:: MATERIAL FOR THE TASK

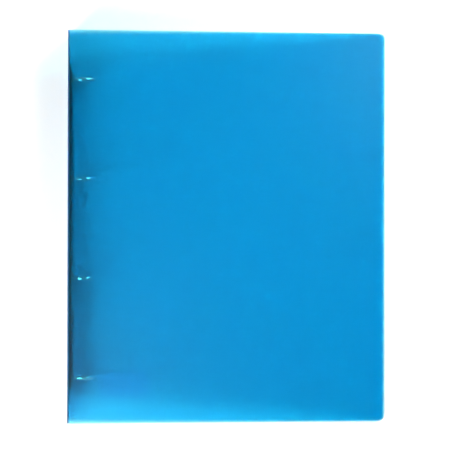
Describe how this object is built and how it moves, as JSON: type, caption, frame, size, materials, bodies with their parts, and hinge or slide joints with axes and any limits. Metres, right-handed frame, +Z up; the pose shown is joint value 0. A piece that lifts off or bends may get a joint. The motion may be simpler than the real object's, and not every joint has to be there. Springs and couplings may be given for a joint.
{
  "type": "ring binder",
  "caption": "Closed ring binder in frosted see-through plastic: flat covers fold at the spine on living hinges, and steel rings on the spine open in halves.",
  "frame": {"origin": "centre of the bottom of the closed binder, on the surface that it lies on", "axes": "+X from the spine to the fore edge, +Y up the spine, +Z up through the front cover"},
  "size_m": [0.2572, 0.316, 0.0299],
  "materials": {
    "cover_plastic": "frosted see-through blue polypropylene, 1 mm sheet",
    "mechanism_steel": "nickel-plated steel, lightly brushed",
    "blade_steel": "plain rolled steel strip",
    "label": "blank matt film label"
  },
  "bodies": {
    "back": {"back_cover": "cover_plastic", "back_living_hinge": "cover_plastic", "outer_label": "label"},
    "spine": {"spine_panel": "cover_plastic", "front_living_hinge": "cover_plastic", "mechanism_plate": "mechanism_steel", "mechanism_rivets": "mechanism_steel"},
    "front": {"front_cover": "cover_plastic"},
    "upper_rings": {"upper_blade": "blade_steel", "upper_ring_half_1": "mechanism_steel", "upper_ring_half_2": "mechanism_steel", "upper_ring_half_3": "mechanism_steel", "upper_ring_half_4": "mechanism_steel"},
    "lower_rings": {"lower_blade": "blade_steel", "lower_ring_half_1": "mechanism_steel", "lower_ring_half_2": "mechanism_steel", "lower_ring_half_3": "mechanism_steel", "lower_ring_half_4": "mechanism_steel"}
  },
  "joints": [
    {"name": "back_hinge", "type": "hinge", "parent": "back", "child": "spine", "pos_m": [-0.12735, 0, 0.0005], "axis": [0, -1, 0], "range_deg": [0, 90], "deforming": ["back_living_hinge"]},
    {"name": "front_hinge", "type": "hinge", "parent": "spine", "child": "front", "pos_m": [-0.12735, 0, 0.0295], "axis": [0, -1, 0], "range_deg": [0, 96.2], "deforming": ["front_living_hinge"]},
    {"name": "upper_rings_pivot", "type": "hinge", "parent": "spine", "child": "upper_rings", "pos_m": [-0.1253, 0, 0.02205], "axis": [0, -1, 0], "range_deg": [0, 12]},
    {"name": "lower_rings_pivot", "type": "hinge", "parent": "spine", "child": "lower_rings", "pos_m": [-0.1253, 0, 0.00635], "axis": [0, 1, 0], "range_deg": [0, 12]}
  ],
  "couplings": [
    {"joint": "lower_rings_pivot", "follows": "upper_rings_pivot", "ratio": 1}
  ]
}
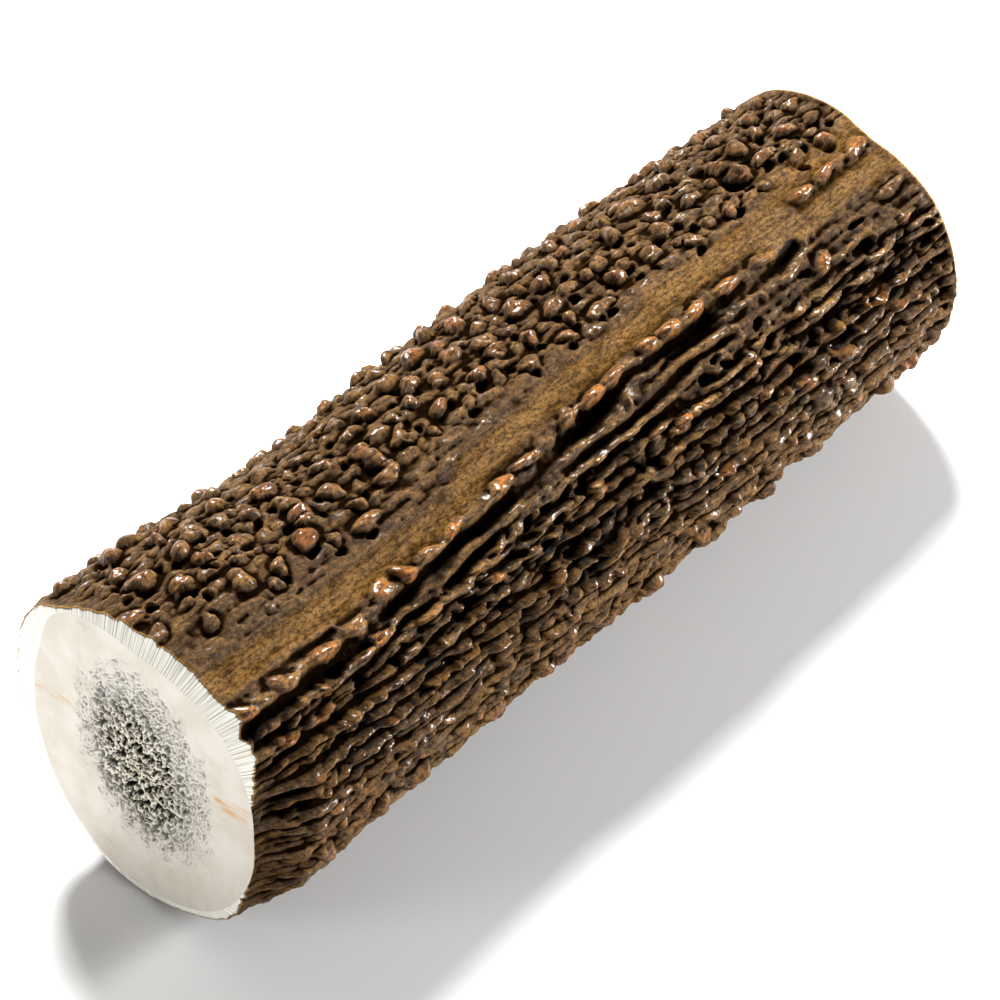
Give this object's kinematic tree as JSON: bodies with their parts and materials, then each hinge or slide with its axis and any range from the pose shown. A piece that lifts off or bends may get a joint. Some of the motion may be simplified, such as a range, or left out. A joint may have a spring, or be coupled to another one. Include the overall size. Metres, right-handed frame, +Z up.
{
  "type": "sawn red deer antler beam section",
  "caption": "Straight sawn length of antler beam with pearled and ridged brown skin, flat ivory ends with porous cores and filed bevels, lying on its side.",
  "frame": {"origin": "middle of the bottom of the bounding box, on the surface the beam lies on", "axes": "+X along the beam from the thicker sawn end to the thinner one, +Z up; the long ridges face -Y and the pearls face +Y and up"},
  "size_m": [0.12, 0.0398, 0.0437],
  "materials": {
    "antler": "satin"
  },
  "bodies": {
    "root": {"antler_beam": "antler"}
  },
  "joints": []
}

::::

WHAT THIS TASK INVOLVES -> Repeat, character for character, the lines from the one that holds "Give this object's" to the final line of the material, inclusive, and no other lines.

IN RESPONSE ->
Give this object's kinematic tree as JSON: bodies with their parts and materials, then each hinge or slide with its axis and any range from the pose shown. A piece that lifts off or bends may get a joint. Some of the motion may be simplified, such as a range, or left out. A joint may have a spring, or be coupled to another one. Include the overall size. Metres, right-handed frame, +Z up.
{
  "type": "sawn red deer antler beam section",
  "caption": "Straight sawn length of antler beam with pearled and ridged brown skin, flat ivory ends with porous cores and filed bevels, lying on its side.",
  "frame": {"origin": "middle of the bottom of the bounding box, on the surface the beam lies on", "axes": "+X along the beam from the thicker sawn end to the thinner one, +Z up; the long ridges face -Y and the pearls face +Y and up"},
  "size_m": [0.12, 0.0398, 0.0437],
  "materials": {
    "antler": "satin"
  },
  "bodies": {
    "root": {"antler_beam": "antler"}
  },
  "joints": []
}